I am still dealing with some frustration, fear, and stress, and that is when my drawn-on eyebrows start to smudge. Or, in the morning, when I pray that the makeup is still on, and I wake up next to the new guy I’ve been seeing. I don’t think he’s taken too much notice yet, I made sure to voice the fact that I sometimes shave them and that right now they’re in a frustrating “growing in” stage, which is true. But, it still is embarrassing and it still doesn’t make me look very good, so I really hope that I can let them fill in properly.

I’ve been biting my nails a lot suddenly, again. I seem to go through lapses. Almost all of them have been bitten down, and I can’t scratch my itches very well anymore. Maybe it’s because of the lack of hair-pulling. I do still pull from my pubic area from time to time when I go without shaving for a few days. I don’t mind pulling from there at all, since it lasts longer than shaving it, but I wonder if it’s just as bad to keep pulling there because I am reinforcing the habit of pulling, even though it’s in a different spot.

Perhaps in just a few more weeks, I’ll have two fully grown eyebrows, and 10 long nails again.

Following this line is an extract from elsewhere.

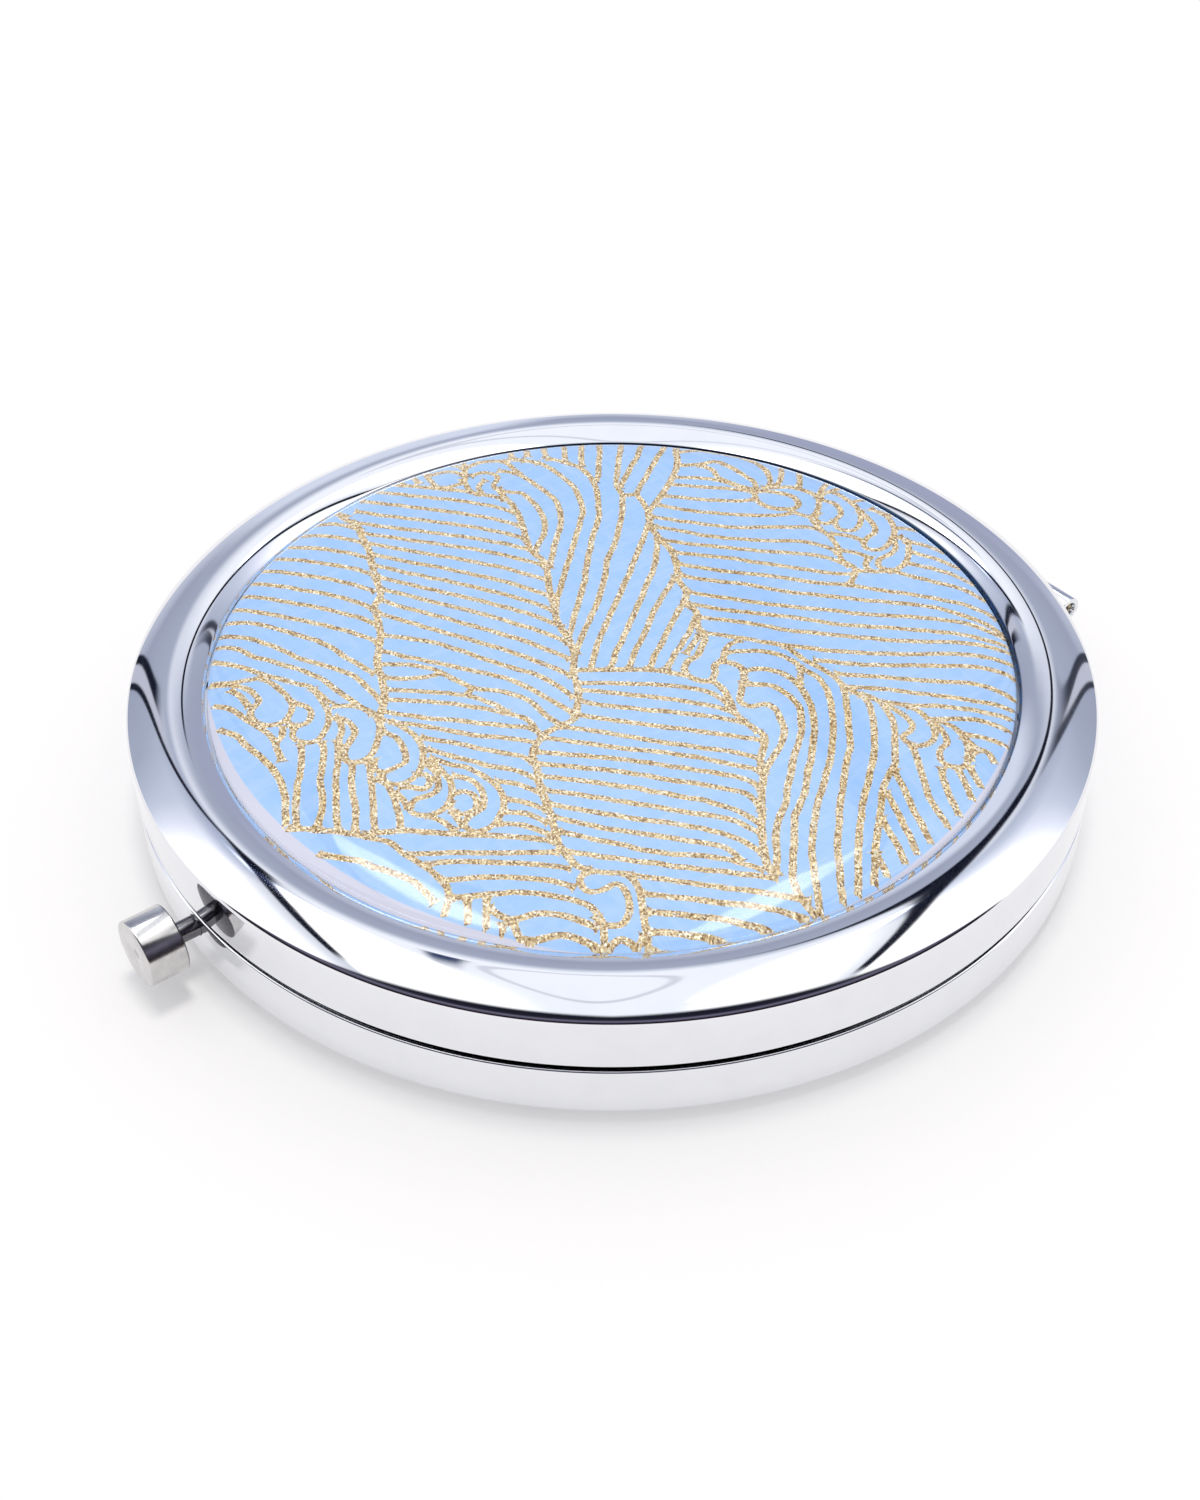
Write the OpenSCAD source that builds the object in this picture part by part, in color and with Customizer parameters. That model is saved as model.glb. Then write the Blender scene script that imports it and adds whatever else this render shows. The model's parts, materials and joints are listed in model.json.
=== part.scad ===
// Round push-button compact mirror, closed, standing on its base.
// Millimetres, +Z up, origin at the centre of the flat underside.
// The button points to -Y and the hinge barrel lies across +Y.

/* [Case] */
// Outside diameter of both halves
case_d = 70; // [62:0.5:78]
// Thickness of the pressed metal shells
shell_t = 0.5; // [0.4:0.05:0.6]
// Height of the base half from the table to its rim
base_h = 4.8; // [4.7:0.05:5.4]
// Gap between the rims of the closed halves
seam_gap = 0.45; // [0.3:0.05:0.6]
// Width of the rounded turn between the flat underside and the base wall
turn_w = 4.5; // [3:0.1:6]
// Height of the same turn
turn_h = 1.35; // [1:0.05:1.6]
// Rounding of both rims, on the outside
rim_round = 0.15; // [0.1:0.01:0.2]

/* [Lid ring] */
// Height of the ring's crown above the lid's rim
crown_h = 5; // [4.8:0.05:5.6]
// Distance of the crown from the outside wall
crown_in = 3; // [2.9:0.05:3.2]
// Radius of the ring's convex section
ring_r = 4.8; // [4.7:0.05:5.4]
// Fillet between the ring and the lid wall
ring_fillet = 0.6; // [0.5:0.05:0.8]
// Width of the ring from the outside wall to the recess
ring_w = 5.6; // [5.4:0.05:5.8]
// Depth of the recess floor below the crown
recess_depth = 1.5; // [1.4:0.05:1.6]
// Rounding where the ring turns down into the recess
lip_r = 0.4; // [0.2:0.05:0.5]

/* [Insert] */
// Thickness of the adhesive film under the paper
film_t = 0.1; // [0.05:0.01:0.15]
// Thickness of the printed paper
paper_t = 0.15; // [0.1:0.01:0.25]
// Gap between the dome and the wall of the recess
insert_gap = 0.2; // [0.1:0.05:0.3]
// How far the paper stops inside the edge of the dome
paper_inset = 0.25; // [0.2:0.05:0.5]
// Height of the clear dome over the paper
dome_h = 1.55; // [1.2:0.05:1.8]
// Height of the dome's upright edge
dome_edge_h = 0.35; // [0.2:0.05:0.5]
// Width of the dome's rounded shoulder
dome_shoulder_w = 3.2; // [2:0.1:5]
// Rise of the dome's nearly flat middle
dome_rise = 0.2; // [0.1:0.05:0.3]

/* [Mirror frames] */
// Thickness of the frames' sheet
frame_t = 0.4; // [0.3:0.05:0.45]
// Depth of each frame's flange below its rim
frame_drop = 0.35; // [0.3:0.05:0.5]
// Width of each flange from the shell wall to the mirror opening
flange_w = 6.9; // [6.8:0.05:7.5]
// Depth of the turned lip below the flange's hidden face
lip_h = 0.25; // [0.2:0.05:0.3]
// Height of each frame's press-in skirt below the flange's visible face
skirt_h = 2.7; // [2.4:0.1:2.8]
// Rounding of each frame's turned edges
frame_round = 0.3; // [0.15:0.05:0.3]
// How far the lip laps over the edge of the mirror
lip_lap = 0.8; // [0.6:0.05:0.9]

/* [Mirrors] */
// Thickness of the mirror glass
mirror_t = 1.3; // [1:0.05:1.4]
// Depth of the magnifying mirror's hollow at its centre
hollow_depth = 0.7; // [0.3:0.05:0.8]
// Thickness of the card disc under the base mirror
card_t = 1; // [0.6:0.1:1]
// How far the pads and the card stop inside the mirror's edge
pad_inset = 0.8; // [0.5:0.1:1.5]

/* [Hinge] */
// Diameter of the hinge pin
pin_d = 1.2; // [1.1:0.05:1.3]
// Thickness of the hinge leaves, which also roll into the knuckles
leaf_t = 0.4; // [0.3:0.02:0.42]
// Length of the barrel
barrel_l = 24.6; // [22:0.2:25]
// Length of the base leaf's middle knuckle
middle_l = 4.6; // [4:0.2:5]
// Length of each of the lid leaf's knuckles
lid_knuckle_l = 5; // [4:0.2:5.2]
// Gap between the barrel and the wall of the case
barrel_gap = 0.2; // [0.15:0.05:0.4]
// Depth of the pin's ends inside the barrel
pin_recess = 0.5; // [0.2:0.05:0.8]

/* [Button] */
// Diameter of the push button
button_d = 4.8; // [4.4:0.1:5]
// Length of the push button
button_l = 2.75; // [2.2:0.05:3.2]
// Free length of the stem between the wall and the button
stem_free = 1.75; // [1.5:0.05:2]
// Diameter of the stem
stem_d = 1.5; // [1.3:0.05:1.6]
// Depth of the stem's axis below the rim of the base
stem_drop = 1.05; // [1:0.01:1.1]
// Travel of the button
travel = 0.95; // [0.85:0.05:1]

/* [Latch] */
// Length of the sliding latch plate
slide_l = 3.3; // [3.1:0.05:3.5]
// Width of the sliding latch plate's middle
slide_w = 5.2; // [4.8:0.1:5.4]
// Thickness of the hook's upright
hook_t = 0.8; // [0.7:0.05:0.9]
// Width of the hook
hook_w = 3.2; // [2.8:0.1:3.4]
// Reach of the hook's nose
nose_l = 0.8; // [0.75:0.05:0.9]
// Height of the hook's nose
nose_h = 0.7; // [0.5:0.05:0.8]
// Thickness of the catch plate in the lid
catch_t = 0.5; // [0.4:0.05:0.6]
// Wire of the two return springs
wire_d = 0.22; // [0.18:0.01:0.25]
// Outside diameter of the return springs
spring_d = 1.3; // [1.2:0.02:1.34]
// Turns of each return spring
spring_turns = 5; // [4:1:5]

/* [Hidden] */
$fn = 160;

// Clearances shared by several pieces
fit_gap = 0.05;      // a frame's skirt in its shell, the pin in its knuckles, the stem in the wall
rivet_gap = 0.02;    // a shank in its hole
slide_gap = 0.1;     // the latch slider in its guide
body_gap = 0.3;      // the hook and the pieces of the lid
overrun = 0.5;       // how far a cut runs past the face it opens
arc_steps = 10;      // segments in the arc of a turned profile

// Radii, from the outside wall inwards
case_r = case_d / 2;
wall_in_r = case_r - shell_t;
skirt_out_r = wall_in_r - fit_gap;
skirt_in_r = skirt_out_r - frame_t;
frame_in_r = wall_in_r - flange_w;
mirror_r = frame_in_r + lip_lap;
pad_r = mirror_r - pad_inset;
crown_r = case_r - crown_in;
recess_r = case_r - ring_w;
dome_r = recess_r - insert_gap;
paper_r = dome_r - paper_inset;

// Heights in the base, from the rim downwards
flange_top = base_h - frame_drop;
flange_low = flange_top - frame_t;
base_mirror_top = flange_low - lip_h;
base_mirror_low = base_mirror_top - mirror_t;
card_top = shell_t + card_t;

// Heights in the lid, from the rim upwards
lid_rim = base_h + seam_gap;
lid_flange_low = lid_rim + frame_drop;
lid_flange_top = lid_flange_low + frame_t;
lid_mirror_low = lid_flange_top + lip_h;
lid_mirror_top = lid_mirror_low + mirror_t;
crown_z = lid_rim + crown_h;
ring_z = crown_z - ring_r;
recess_z = crown_z - recess_depth;
paper_z = recess_z + film_t;
dome_z = paper_z + paper_t;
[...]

I hope so.

ow..

I pulled both of my eyebrows completely off last night, while I was in bed reading.  Again… they had only have grown back from the previous episode.  This seems to be the usual cycle with me.  I only make it a certain amount of time before doing it all over again.

The area is very sore and tender… it hurt while I was doing it, but I couldn’t stop.
so… it’s back to looking like a cancer patient again.

this has definetely gotten me nervous in regards to the rest of my hair, which I have not begun to grow yet (I’m still waiting for those other spots on the front of my crown to catch up, as they are pretty noticeable, still).   How am I going to leave my hair alone if I can’t leave my eyebrows alone?  =(

I really hope that I can do this….  I’m going to try hard….  I am so tired of not having hair, and feeling self-concious about being bald and a girl…. I’m tired of getting made fun of for not having hair.   I hope that I can do it………

and now I just hope that I can leave my eyebrows alone for the next 2 months while they fill in again.   and continue to leave them alone after that.   but… we’ll see…..

sigh

well, the eyebrows had STARTED to grow back…. they were about halfway there…  but I just pulled them while laying here in bed, restless.  I guess bed is the worst place for me…. always has been, really.  That’s where the whole behaviour even began, all those years ago…..
have only pulled a few strands from the crown, but my hair isn’t very long yet.   since the rest of the bald patches are still catching up on the top, I will be keeping it short until those fill in.  Almost time to buzz it again soon.  I do that about every 2 weeks or less.  What a pain.   It has to be done though…. it looks pretty bad if I don’t.

my female co workers were bothering me about it again.  one of them in particular keeps telling me I should grow my hair, I’d look so good with long hair, blah blah.  I really want to tell her to shut the fuck up already.  It really bothers me and I’ve already dismissed her several times now.   This time she brought it up in front of another of the girls I work with and that made it even fuckin worse.  I wish people would just leave me alone.   Why is my fuckin hair so important to them?